Begin with the line that contains "const bundle = new THREE.Group();" and continue down through the line that contains "bpy.data.objects.remove(obj)"; reproduce those lines exactly and only those.

### SOURCE MATERIAL:
========================================================================
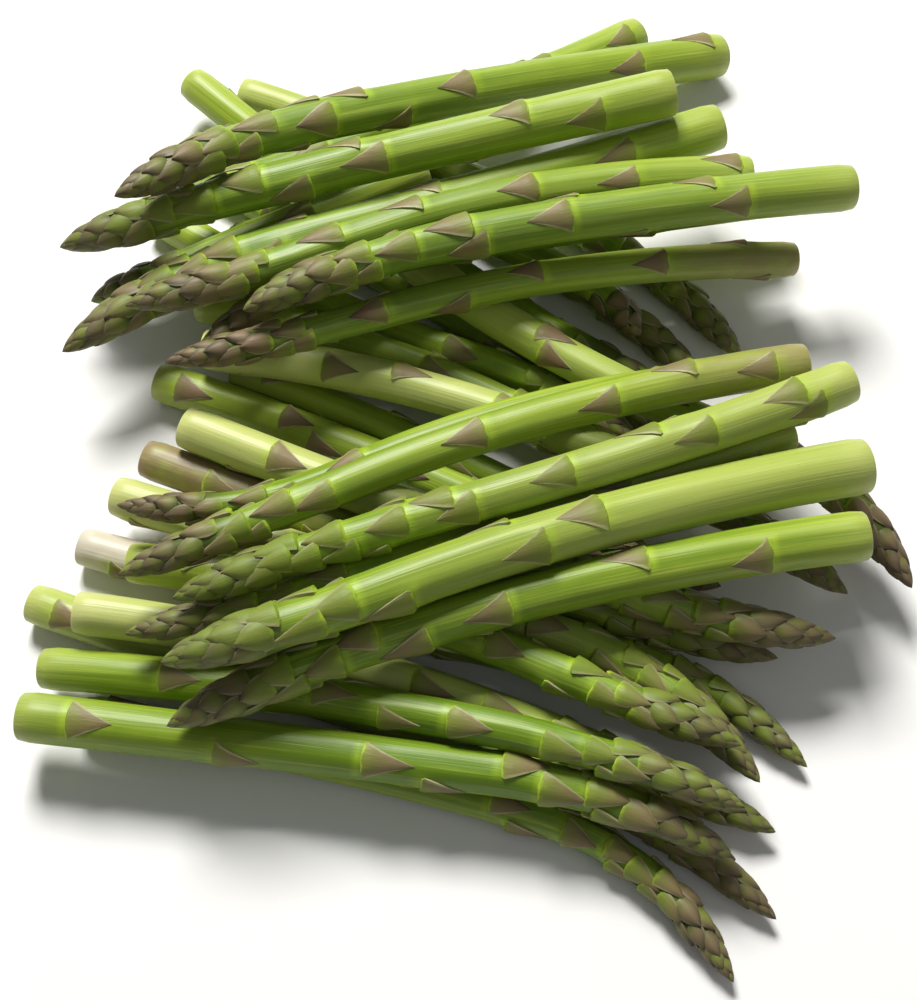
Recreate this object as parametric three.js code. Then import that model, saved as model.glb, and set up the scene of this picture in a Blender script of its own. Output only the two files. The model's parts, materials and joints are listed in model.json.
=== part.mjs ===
// A loose bundle of cut green asparagus, lying in a criss-cross heap.
// Millimetres, +Z up, +Y towards the back of the heap. The origin is under the middle of the heap, on the
// surface that it lies on. Each spear is one solid of its own, because each one grew as one piece.
import * as THREE from "three";

// ---- Driving dimensions ---------------------------------------------------------------------------------
const SPEAR_LENGTH = 208; // from cut end to tip, for a spear of length 1
const CUT_END_DIAMETER = 14; // across the cut end, for a spear of girth 1
const NECK_SHARE = 0.82; // the stem's diameter under the head, as a share of its cut end
const HEAD_LENGTH = 44; // the closed head of overlapping scales, for a spear of length 1
const HEAD_SWELL = 0.16; // how far the head swells past the neck
const CUT_EDGE = 0.7; // the small rounding left round a knife cut
const CONTACT_GAP = 0.35; // air kept between two spears that touch
const HOOK_START = 0.62; // where a curled spear begins to curl, as a share of its length
const DROOP_START = 0.4; // where a spear begins to sag under its own weight, as a share of its length
const BALANCE_POINT = 0.46; // the centre of gravity, as a share of the length, nearer the thick end
const LEVELLING = 0.12; // how strongly the neighbours hold a spear level: 0 leaves it to tip freely

// ---- How finely a spear is made -------------------------------------------------------------------------
const SIDES = 10;
const STEM_RINGS = 9;
const HEAD_RINGS = 5;
const LAYING_STEPS = 110; // points along a spear that are tested for what lies under them

// ---- The spears, in the order in which they are laid down -----------------------------------------------
// Each layer's spears are named after it and numbered from 1.
// at: the middle of the cut end, seen from above. heading: the way the stem leaves the cut end, in degrees
// from +X towards +Y. bend: how far the stem turns over its length, in degrees. hook: how much more its last
// part turns. length and girth: beside the typical spear. droop: how far the tip sags below a straight stem.
const LAYERS = {
  // Front, on the surface: cut ends to the left.
  front_low_spear: [
    { at: [-110, -63], heading: -10, bend: -10, hook: -41, length: 1, girth: 0.83, droop: 2 },
    { at: [-129, -28], heading: -20, bend: 3, hook: -27, length: 1.15, girth: 0.92, droop: 2 },
    { at: [-116, -9], heading: -16, bend: 3, hook: -20, length: 1.02, girth: 0.91, droop: 0 },
    { at: [-81, 3], heading: -20, bend: 2, hook: -28, length: 0.97, girth: 0.79, droop: 0 },
    { at: [-97, 17], heading: -21, bend: 3, hook: 4, length: 0.97, girth: 0.92, droop: 2 },
  ],
  // Back, on the surface: cut ends to the left.
  back_low_spear: [
    { at: [-77, 170], heading: -21, bend: -17, hook: -19, length: 0.99, girth: 0.9, droop: 0 },
    { at: [-51, 146], heading: -27, bend: -16, hook: -6, length: 0.78, girth: 0.88, droop: 0 },
    { at: [-94, 168], heading: -43, bend: 12, hook: 2, length: 0.97, girth: 0.91, droop: 0 },
    { at: [-95, 140], heading: -35, bend: 2, hook: 4, length: 0.99, girth: 0.92, droop: 0 },
    { at: [-103, 116], heading: -36, bend: 21, hook: -23, length: 0.89, girth: 0.91, droop: 0 },
    { at: [-85, 75], heading: -11, bend: -31, hook: 13, length: 0.85, girth: 0.84, droop: 0 },
    { at: [-73, 55], heading: -22, bend: -9, hook: 4, length: 0.7, girth: 0.83, droop: 0 },
    { at: [-97, 50], heading: -20, bend: -11, hook: 15, length: 0.92, girth: 0.97, droop: 0 },
  ],
  // Middle of the heap: cut ends to the left, lying on the ones below.
  middle_spear: [
    { at: [-10, 110], heading: -26, bend: -7, hook: -30, length: 0.41, girth: 0.9, droop: 2 },
    { at: [-18, 89], heading: -42, bend: 28, hook: -49, length: 0.94, girth: 0.97, droop: 6 },
    { at: [-81, 55], heading: -9, bend: -29, hook: -4, length: 1.04, girth: 0.98, droop: 4 },
    { at: [-84, 23], heading: -23, bend: 1, hook: 15, length: 0.99, girth: 1, droop: 4 },
    { at: [-105, 4], heading: -19, bend: -1, hook: -33, length: 1.03, girth: 0.95, droop: 4 },
    { at: [-98, -20], heading: -7, bend: -27, hook: 10, length: 0.9, girth: 0.93, droop: 4 },
    { at: [-112, -37], heading: -6, bend: -23, hook: 3, length: 1.02, girth: 0.94, droop: 4 },
    { at: [-125, -68], heading: -7, bend: -1, hook: -21, length: 0.99, girth: 1.07, droop: 3 },
    { at: [-122, -51], heading: -6, bend: -12, hook: -7, length: 0.99, girth: 0.93, droop: 3 },
  ],
  // Front, on top: cut ends to the right.
  front_top_spear: [
    { at: [94, 37], heading: 185, bend: 33, hook: -43, length: 0.97, girth: 0.79, droop: 6 },
    { at: [99, 14], heading: 200, bend: -1, hook: -9, length: 0.98, girth: 0.84, droop: 6 },
    { at: [117, -21], heading: 187, bend: 16, hook: 2, length: 0.99, girth: 1.1, droop: 6 },
    { at: [104, 34], heading: 189, bend: 23, hook: -9, length: 1.02, girth: 0.94, droop: 6 },
    { at: [115, 24], heading: 202, bend: -9, hook: 6, length: 0.99, girth: 1, droop: 6 },
    { at: [119, 1], heading: 192, bend: 15, hook: -9, length: 1.01, girth: 1.24, droop: 6 },
  ],
  // Back, on top: cut ends to the right.
  back_top_spear: [
    { at: [-11, 122], heading: 205, bend: -5, hook: -3, length: 0.57, girth: 0.91, droop: 6 },
    { at: [86, 131], heading: 200, bend: -5, hook: 23, length: 1.09, girth: 1.17, droop: 6 },
    { at: [65, 196], heading: 216, bend: -14, hook: 7, length: 1.06, girth: 1.05, droop: 6 },
    { at: [107, 112], heading: 194, bend: 2, hook: 34, length: 0.99, girth: 0.89, droop: 8 },
    { at: [110, 89], heading: 186, bend: 24, hook: -15, length: 0.99, girth: 0.88, droop: 8 },
    { at: [69, 133], heading: 194, bend: 1, hook: 2, length: 0.97, girth: 1.16, droop: 6 },
    { at: [94, 108], heading: 183, bend: 34, hook: -20, length: 0.98, girth: 1.01, droop: 6 },
    { at: [125, 100], heading: 189, bend: 9, hook: 11, length: 0.95, girth: 1.1, droop: 6 },
    { at: [94, 186], heading: 202, bend: 5, hook: 14, length: 1.08, girth: 1.16, droop: 6 },
  ],
};

const { DEG2RAD, clamp, smoothstep } = THREE.MathUtils;

// The stem's radius at a distance from the cut end.
function radiusAt(spear, distance) {
  const neck = spear.radius * NECK_SHARE;
  if (distance < spear.stem) return THREE.MathUtils.lerp(spear.radius, neck, distance / spear.stem);
  const along = clamp((distance - spear.stem) / spear.head, 0, 1);
  return neck * (1 + HEAD_SWELL * Math.sin(Math.PI * along)) * (1 - along ** 2.4) ** 0.7;
}

// Points along the centre line as seen from above, evenly spaced from the cut end to the tip.
function planOf(spear) {
  const step = spear.long / LAYING_STEPS;
  const points = [new THREE.Vector3(...spear.at, 0)];
  for (let i = 1; i <= LAYING_STEPS; i++) {
    const along = (i - 0.5) / LAYING_STEPS;
    const curl = smoothstep(along, HOOK_START, 1) * spear.hook;
    const turned = (spear.heading + spear.bend * along + curl) * DEG2RAD;
    const next = points[i - 1].clone();
    points.push(next.add(new THREE.Vector3(Math.cos(turned), Math.sin(turned), 0).multiplyScalar(step)));
  }
  return points;
}

// The lowest height at which a point of a spear clears the surface and every spear already laid.
function heightOver(point, radius, laid) {
  let height = radius;
  for (const other of laid) {
    for (let i = 0; i <= LAYING_STEPS; i++) {
      const below = other.line[i];
      const reach = radius + other.radii[i] + CONTACT_GAP;
      const apart = Math.hypot(point.x - below.x, point.y - below.y);
      if (apart < reach) height = Math.max(height, below.z + Math.sqrt(reach ** 2 - apart ** 2));
    }
  }
  return height;
}

// The corners of the tightest convex roof over the needed heights: a stiff stem can only touch at these.
function roofOver(needed) {
  const corners = [];
  needed.forEach((height, i) => {
    while (corners.length > 1) {
      const [before, last] = corners.slice(-2);
      const bulge = (last.height - before.height) * (i - before.i);
      if (bulge > (height - before.height) * (last.i - before.i)) break;
      corners.pop();
    }
    corners.push({ i, height });
  });
  return corners;
}

// The straight line that a stiff stem comes to rest on: low at its balance point, and no steeper than it has
// to be, because its neighbours steady it.
function restingLine(needed) {
  const corners = roofOver(needed);
  const steps = needed.length - 1;
  const edges = corners.slice(1).map((c, k) => (c.height - corners[k].height) / (c.i - corners[k].i));
  let best = { cost: Infinity };
  corners.forEach(({ i, height }, k) => {
    const rising = edges[Math.max(k - 1, 0)];
    const falling = edges[Math.min(k, edges.length - 1)];
    for (const slope of [rising, falling, Math.min(Math.max(0, falling), rising)]) {
      const cost = height + slope * (BALANCE_POINT * steps - i) + LEVELLING * Math.abs(slope) * steps;
      if (cost < best.cost - 1e-9) best = { cost, slope, start: height - slope * i };
    }
  });
  return best;
}

// Lays a spear on the surface and on the spears already there, and records its centre line.
function lay(spear, laid) {
  spear.long = SPEAR_LENGTH * spear.length;
  spear.head = HEAD_LENGTH * spear.length;
  spear.stem = spear.long - spear.head;
  spear.radius = (CUT_END_DIAMETER * spear.girth) / 2;
  const plan = planOf(spear);
  spear.radii = plan.map((_, i) => radiusAt(spear, (spear.long * i) / LAYING_STEPS));
  const sag = plan.map((_, i) => {
    const past = Math.max(0, i / LAYING_STEPS - DROOP_START) / (1 - DROOP_START);
    return -spear.droop * past ** 2;
  });
  const needed = plan.map((point, i) => heightOver(point, spear.radii[i], laid) - sag[i]);
  const rest = restingLine(needed);
  spear.line = plan.map((point, i) => point.setZ(rest.start + rest.slope * i + sag[i]));
  laid.push(spear);
}

// A straight spear, turned about its own axis from the middle of the cut end to the tip.
function straightSpear(spear) {
  const outline = [new THREE.Vector2(0, 0), new THREE.Vector2(spear.radius - CUT_EDGE, 0)];
  for (let i = 0; i < STEM_RINGS; i++) {
    const distance = THREE.MathUtils.lerp(CUT_EDGE, spear.stem, i / STEM_RINGS);
    outline.push(new THREE.Vector2(radiusAt(spear, distance), distance));
  }
  for (let i = 0; i < HEAD_RINGS; i++) {
    const distance = spear.stem + (spear.head * i) / HEAD_RINGS;
    outline.push(new THREE.Vector2(radiusAt(spear, distance), distance));
  }
  outline.push(new THREE.Vector2(0, spear.long));
  return new THREE.LatheGeometry(outline, SIDES);
}

// Bends a straight spear along its centre line, keeping each ring square to the line.
function bendAlong(geometry, spear) {
  const curve = new THREE.CatmullRomCurve3(spear.line);
  curve.arcLengthDivisions = 2 * LAYING_STEPS;
  const place = geometry.getAttribute("position");
  for (let i = 0; i < place.count; i++) {
    const along = clamp(place.getY(i) / spear.long, 0, 1);
    const centre = curve.getPointAt(along);
    const tangent = curve.getTangentAt(along);
    const side = new THREE.Vector3(0, 0, 1).cross(tangent).normalize();
    const up = tangent.clone().cross(side);
    centre.addScaledVector(side, -place.getX(i)).addScaledVector(up, place.getZ(i));
    place.setXYZ(i, centre.x, centre.y, centre.z);
  }
}

const bundle = new THREE.Group();
const laid = [];
for (const [layer, spears] of Object.entries(LAYERS)) {
  for (const [i, spear] of spears.entries()) {
    lay(spear, laid);
    const geometry = straightSpear(spear);
    bendAlong(geometry, spear);
    const skin = new THREE.MeshStandardMaterial({ color: 0x7fa02c, roughness: 0.45, metalness: 0 });
    const mesh = new THREE.Mesh(geometry, skin);
    mesh.name = `${layer}_${i + 1}`;
    bundle.add(mesh);
  }
}

// The heap is centred over the origin, and its lowest spears lie on z = 0.
const box = new THREE.Box3().setFromObject(bundle);
const middle = box.getCenter(new THREE.Vector3());
bundle.position.set(-middle.x, -middle.y, -box.min.z);

export default bundle;
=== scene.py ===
"""The looks of a loose bundle of green asparagus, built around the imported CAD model.

Each spear is modelled straight, as a stem with its scale leaves rolled round it, and is then bent along the
centre line of its CAD solid, which it replaces. Lengths inside the modelling code are in millimetres, along
+X from the cut end to the tip, and they become metres when a spear is bent into its place.
"""

import json
import logging
import math
from dataclasses import dataclass, field
from enum import Enum
from typing import Callable

import bmesh
import bpy
import numpy as np
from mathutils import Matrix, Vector

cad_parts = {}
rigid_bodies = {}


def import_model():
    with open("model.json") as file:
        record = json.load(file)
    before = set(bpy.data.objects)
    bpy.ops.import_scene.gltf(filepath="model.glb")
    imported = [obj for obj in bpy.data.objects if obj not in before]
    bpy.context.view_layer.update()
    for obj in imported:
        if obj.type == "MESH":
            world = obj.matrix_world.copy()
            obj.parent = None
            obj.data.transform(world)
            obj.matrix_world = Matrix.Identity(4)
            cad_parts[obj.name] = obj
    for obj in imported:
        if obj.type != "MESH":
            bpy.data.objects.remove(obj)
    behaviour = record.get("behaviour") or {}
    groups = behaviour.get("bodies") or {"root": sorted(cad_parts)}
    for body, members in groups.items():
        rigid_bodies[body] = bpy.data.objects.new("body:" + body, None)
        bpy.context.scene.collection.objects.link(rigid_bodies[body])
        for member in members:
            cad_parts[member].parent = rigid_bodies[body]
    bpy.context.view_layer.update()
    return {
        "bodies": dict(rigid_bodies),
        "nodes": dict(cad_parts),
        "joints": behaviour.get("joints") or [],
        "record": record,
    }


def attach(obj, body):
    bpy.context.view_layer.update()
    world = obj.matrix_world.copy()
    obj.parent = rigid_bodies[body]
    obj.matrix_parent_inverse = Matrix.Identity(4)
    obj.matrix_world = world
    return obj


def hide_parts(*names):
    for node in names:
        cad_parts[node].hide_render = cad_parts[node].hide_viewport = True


LOG = logging.getLogger("asparagus")
MM = 0.001

# How the CAD solids are made, which the skins follow.
CAD_SIDES = 10  # vertices in each ring of a CAD spear
NECK_SHARE = 0.82  # the stem's radius under the head, as a share of its cut end
TYPICAL_LENGTH = 208.0  # a typical spear, in millimetres
HEAD_SHARE = 44 / TYPICAL_LENGTH  # the closed head, as a share of the spear's length
HEAD_SWELL = 0.16  # how far the head swells past the neck

# How the skins lie on them, in millimetres where nothing else is said.
HEAD_SUNK = 0.18  # how far the stem draws in under the scales of the head, as a share of its radius
SKIN_SUNK = 0.2  # how far the stem's skin lies inside its solid, which leaves room for its ridges
EDGE_DROP = 0.9  # how far the edge of the cut end is rounded off
EDGE_REACH = 0.7  # how soon that rounding fades along the stem
CUSHION = 0.32  # how far the stem swells under the base of a leaf
CUSHION_REACH = 4.0  # how far that swelling runs along the stem
CLOSING = 7.0  # the stretch in which the last scales close over the tip
CREASE = math.radians(42)  # edges sharper than this stay sharp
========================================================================
### ANSWER TO THIS TASK:
const bundle = new THREE.Group();
const laid = [];
for (const [layer, spears] of Object.entries(LAYERS)) {
  for (const [i, spear] of spears.entries()) {
    lay(spear, laid);
    const geometry = straightSpear(spear);
    bendAlong(geometry, spear);
    const skin = new THREE.MeshStandardMaterial({ color: 0x7fa02c, roughness: 0.45, metalness: 0 });
    const mesh = new THREE.Mesh(geometry, skin);
    mesh.name = `${layer}_${i + 1}`;
    bundle.add(mesh);
  }
}

// The heap is centred over the origin, and its lowest spears lie on z = 0.
const box = new THREE.Box3().setFromObject(bundle);
const middle = box.getCenter(new THREE.Vector3());
bundle.position.set(-middle.x, -middle.y, -box.min.z);

export default bundle;
=== scene.py ===
"""The looks of a loose bundle of green asparagus, built around the imported CAD model.

Each spear is modelled straight, as a stem with its scale leaves rolled round it, and is then bent along the
centre line of its CAD solid, which it replaces. Lengths inside the modelling code are in millimetres, along
+X from the cut end to the tip, and they become metres when a spear is bent into its place.
"""

import json
import logging
import math
from dataclasses import dataclass, field
from enum import Enum
from typing import Callable

import bmesh
import bpy
import numpy as np
from mathutils import Matrix, Vector

cad_parts = {}
rigid_bodies = {}


def import_model():
    with open("model.json") as file:
        record = json.load(file)
    before = set(bpy.data.objects)
    bpy.ops.import_scene.gltf(filepath="model.glb")
    imported = [obj for obj in bpy.data.objects if obj not in before]
    bpy.context.view_layer.update()
    for obj in imported:
        if obj.type == "MESH":
            world = obj.matrix_world.copy()
            obj.parent = None
            obj.data.transform(world)
            obj.matrix_world = Matrix.Identity(4)
            cad_parts[obj.name] = obj
    for obj in imported:
        if obj.type != "MESH":
            bpy.data.objects.remove(obj)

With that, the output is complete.